A guerra justificada

Foi com dificuldade que aceitámos a justificação dada pelo comité do Prémio Nobel da Paz para a escolha de Barack Obama para laureado de 2009. Tratou-se de algo incompreensível para nós, para grande parte do mundo e, sabemos agora, para o próprio Obama. Nessa altura, tivemos receio de que a escolha de 2009 abrisse um precedente perigoso nos critérios de atribuição do prémio. Com o discurso de aceitação do prémio, na passada quinta-feira, 10 de Dezembro, em Oslo, na Noruega, confirmámos o nosso receio. Mas não pelas razões que julgávamos.
A história dos prémios Nobel está cheia de peripécias e de curiosidades políticas. A entrega do prémio ao 44.º presidente dos Estados Unidos da América que, no dia do anúncio, estava no cargo havia, apenas, nove meses, sem que na sua vida tivesse havido qualquer acto para semelhante nomeação, era controversa. O facto de Barack Obama ser o comandante supremo das forças armadas de um país beligerante em dois cenários de guerra e receber um Nobel da Paz é controverso. O facto de o anúncio surgir na mesma altura em que Obama divulga o envio de um reforço do número de soldados para o Afeganistão em que ficam frustradas muitas expectativas que o mundo tinha sobre a sua capacidade de conduzir os Estados Unidos a uma postura mais colaborante relativamente à adopção de políticas conducentes à redução dos efeitos das alterações climáticas, e, mesmo assim, ser aplaudido pelo esforço pela paz no planeta, é controverso.

O discurso de Barack Obama em Oslo, no momento em que aceita o prémio, revoluciona, no nosso entender, todo o sistema de atribuição do galardão, para além de vulgarizar e democratizar, de certa maneira, conceitos pragmáticos da diplomacia e da tradição diplomática mundial que, até agora, eram imperceptíveis para a maior parte da população ocidental. Seria fácil a Obama aceitar o prémio distanciando-se do facto de ser o chefe do mais qualificado e do mais beligerante exército do mundo. Fez exactamente o contrário e procurou fazer doutrina sobre a necessidade do uso da força, sobre a ‘paz justa’, e sobre a ‘guerra justa’.

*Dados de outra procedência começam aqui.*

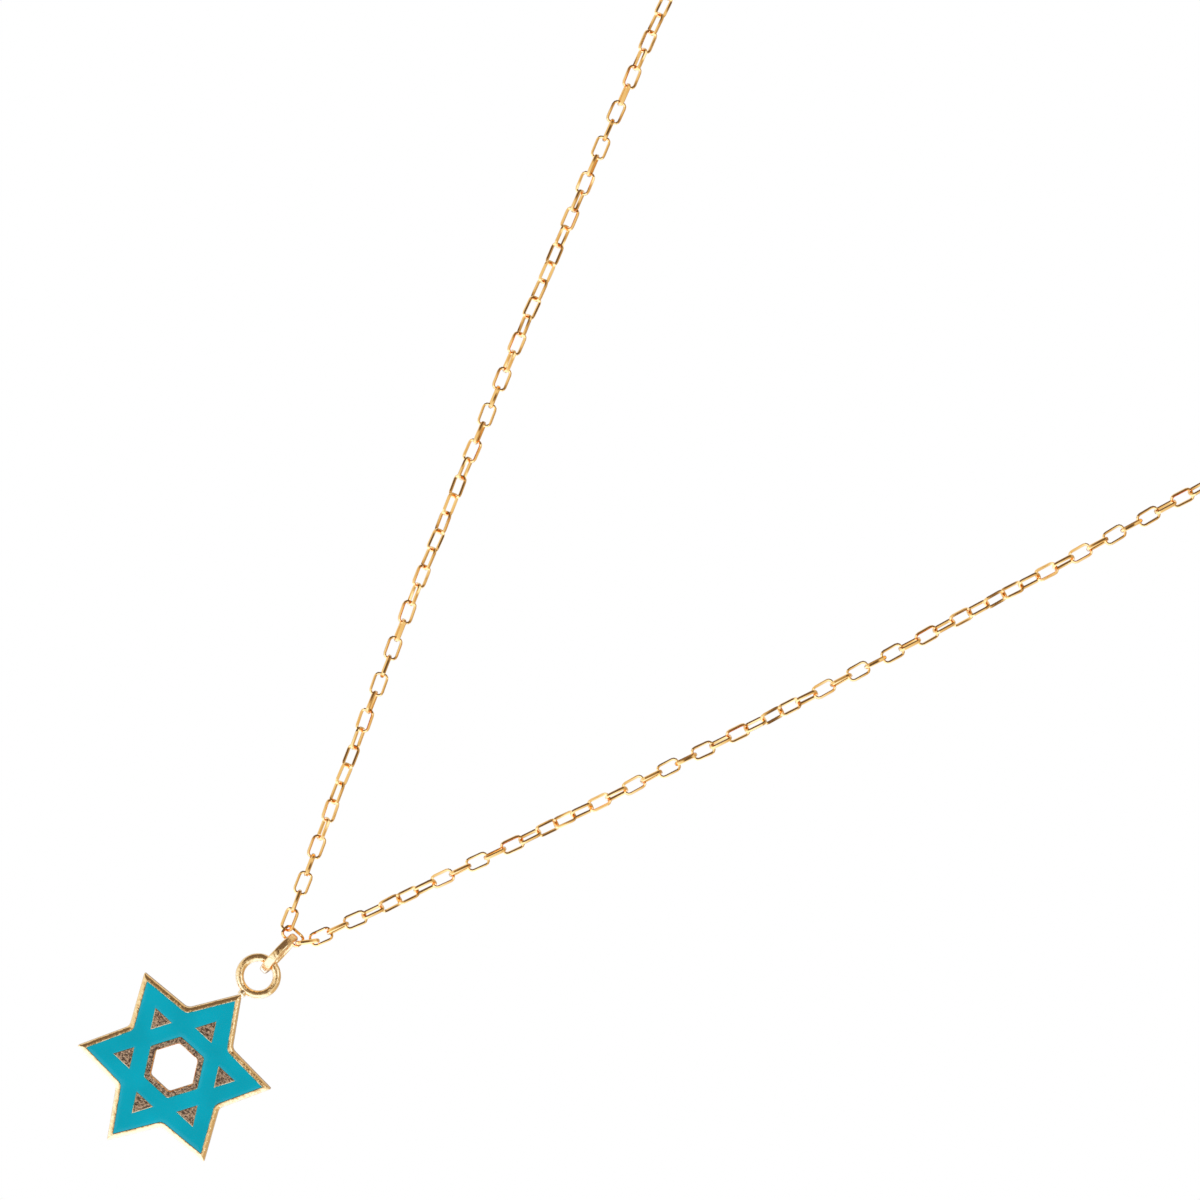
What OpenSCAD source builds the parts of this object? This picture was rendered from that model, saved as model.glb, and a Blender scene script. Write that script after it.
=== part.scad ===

Foi estranho ouvir Obama, numa cerimónia de Estado, formal – na presença dos reis da Noruega –, num momento alto da sua carreira, como o seria de qualquer político, citar Luther King, lembrar Gandhi e acrescentar: “Como chefe de Estado responsável por proteger e defender a minha nação, não posso ser guiado pelos seus exemplos. Encaro o mundo como ele é, e não posso permanecer impávido perante ameaças ao povo americano. Para que não restem dúvidas: O mal existe no mundo”. E Obama prosseguiu, numa frieza quase cruel: “Os movimentos pela não violência não conseguiriam travar os exércitos de Hitler. As negociações não conseguem convencer os líderes da al-Qaeda a baixarem as armas. Dizer que o uso da força é, por vezes, necessário não é cinismo, é reconhecer a história, as imperfeições do homem e os limites da razão”. Obama justificava a necessidade da Guerra quando recebia o Nobel da Paz. Terá sido uma atitude corajosa?
Na teoriorização de Obama só a ‘paz justa’ é uma verdadeira paz. E a ‘paz justa’ é o respeito pelas leis internacionais e a sanção a quem não as respeita. É, não apenas a ausência de conflito, mas também a valorização dos direitos e da dignidade de cada indivíduo. A ‘paz justa’ é não só direitos civis e políticos, mas também segurança económica e igualdade de oportunidades para todos.
Já a ‘guerra justa’ de Obama é justificada não por concepções jurídicas, mas, tão só, por critérios políticos. Ser o último recurso para a própria defesa, ter um uso proporcional da força e uma protecção máxima a vítimas inocentes são as características desta guerra justificada que Obama defendeu. Uma guerra definida por critérios relacionados com os valores que prossegue, e com a natureza dos inimigos que se combate. Porque Obama distingue os que, segundo as suas concepções, estão do lado da justiça – os Estados Unidos e os seus aliados – dos que estão do lado da injustiça, como o Irão ou a Coreia do Norte.
“Nenhuma guerra santa pode ser uma guerra justa”, disse, ainda, o Nobel da Paz de 2009. A concluir, declarou: “Podemos reconhecer que a opressão estará sempre connosco, e, ainda assim, lutar por justiça. Podemos admitir a inevitabilidade da privação, e, ainda assim, lutar por dignidade. Podemos entender que vai haver guerra, e, ainda assim, lutar pela paz. Essa é a história do progresso humano, é a esperança de todo o mundo, e neste momento de desafio, deve ser o nosso trabalho aqui na Terra”.